Test Report: Denon AVR-991 A/V Receiver Page 2

PERFORMANCE
Let's begin with the basics - 2-channel music listening. The AVR-991 proved amply powerful for serious stereo listening, even via the lower sensitivity of my long-term two- way monitors, which were configured full-range without subwoofer support.

Steely Dan's Gaucho, recently released in 96/24 highrez FLAC by HDtracks, is a watershed rock production, and I had to hear if the 96/24 version sounded significantly better than the last CD issue. (The answer is yes, though I can't say how much credit goes to bit rate/depth or other remastering.) The opening bars of "Time Out of Mind" played solid, clean, and extremely punchy (the new version clearly has more headroom), with the trademark horn stabs and Mark Knopfler's guitar sounding balanced and smooth even at stupid in-room volumes.

Multichannel music's per-channel power demands are, typically, less severe individually (since the acoustical work is divided more ways), so I wasn't surprised to see the Denon show equally well here. A Reference Recordings release of Rachmaninoff's orchestral Études-Tableaux (from another HDtracks 96/24 FLAC download) is a sparkling production that reproduces brilliantly in Dolby PLII Music mode. And while the big Snell speakers I use for center and surround channels are also comparatively low in sensitivity, here again the Denon quickly proved up to the task and more, delivering great, hall-rolling tutti accents and delicate, overarching strings, all with impressively natural stage depth and ambience.
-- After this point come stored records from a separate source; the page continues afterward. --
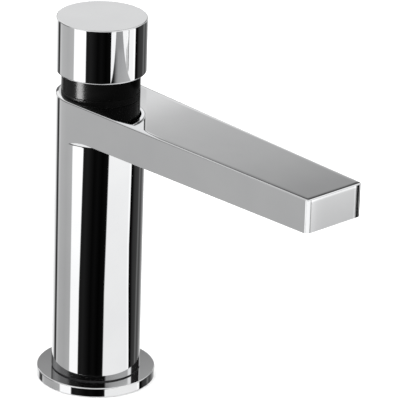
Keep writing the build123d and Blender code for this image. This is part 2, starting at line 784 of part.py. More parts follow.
# Outlet: washer, threaded housing and the perforated insert.
with BuildPart() as aerator_gasket:
    with BuildSketch(Plane.XY.offset(housing_top)):
        with Locations((outlet_x, 0)):
            Circle(washer_d / 2)
            Circle(washer_d / 2 - washer_width, mode=Mode.SUBTRACT)
    extrude(amount=washer_high)
aerator_gasket.part.label = "aerator_gasket"
export_step(aerator_gasket.part, "parts/aerator_gasket.step")

with BuildPart() as aerator_housing:
    with BuildSketch(Plane.XY.offset(housing_low)):
        with Locations((outlet_x, 0)):
            Circle(housing_d / 2)
            Circle(housing_mouth_d / 2, mode=Mode.SUBTRACT)
    extrude(amount=housing_top - housing_low)
    with BuildSketch(Plane.XY.offset(housing_ledge)):
        with Locations((outlet_x, 0)):
            Circle(housing_bore_d / 2)
    extrude(amount=outlet_roof - housing_ledge, mode=Mode.SUBTRACT)
aerator_housing.part.label = "aerator_housing"
export_step(aerator_housing.part, "parts/aerator_housing.step")

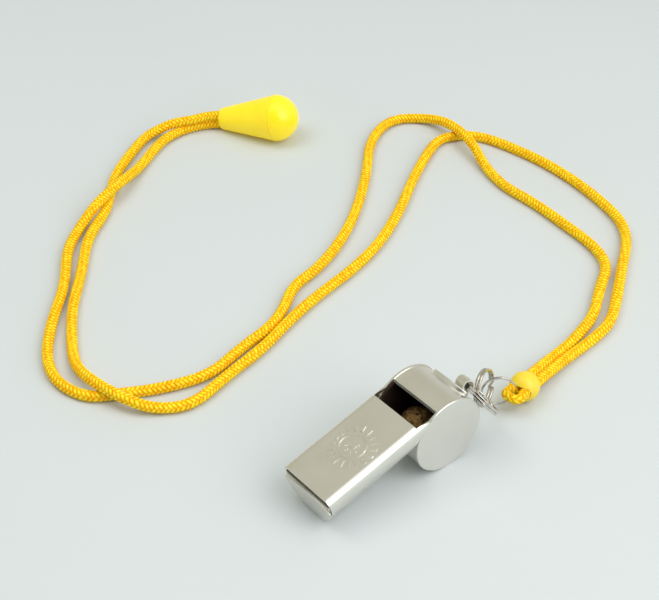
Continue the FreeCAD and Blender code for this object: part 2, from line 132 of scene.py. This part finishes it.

Of course, film sound is arguably Job 1 for any A/V receiver. For my marquee trial, I loaded up How to Train Your Dragon - my first Redbox rental, ever! I'd heard good things about its Dolby TrueHD 5.1 soundtrack, and figured anything with lots of flying around would be cool for testing the DSX (and PLIIz) height option. (Even though I am heartily sick of bug-eyed, underdog urchins - especially ones who sound like Galleria brats when everyone around them talks like Willie the Groundskeeper despite supposedly being Danish.) As anticipated, the Denon presented Dragon's big action sequences with full, powerfully spatial impact. DSX gave all the zooming an added dimension, but to my ears its big payoff came in scenes like the opening seconds of Chapter 5. With DSX (or PLIIz) height engaged, the upgrade in believability to the quiet, echoing ambience of the scene's cavernous hall, though subtle, was profound; I could really "hear the height" of the ceiling.

I tasked the AVR-991's video scaler/processor with our usual rotation of test discs and uncovered no overt jaggies, noise artifacts, or color or resolution shortfalls. No surprise there since a recent blog post on Denon's Web site identifies the receiver's silicon as being from Anchor Bay, a reliable source of video-processing goodness.

The AVR-991 also includes streaming-audio/Internet- radio abilities (including starter accounts for Pandora, Rhapsody, and Napster), and these worked in a pleasingly smooth manner. Sound quality is of course limited by the bit rate of the stream, but the Denon also played computer-audio files, including my modest but growing collection of 96 kHz/24-bit (and 88.2/24) lossless files at full resolution without a hiccup.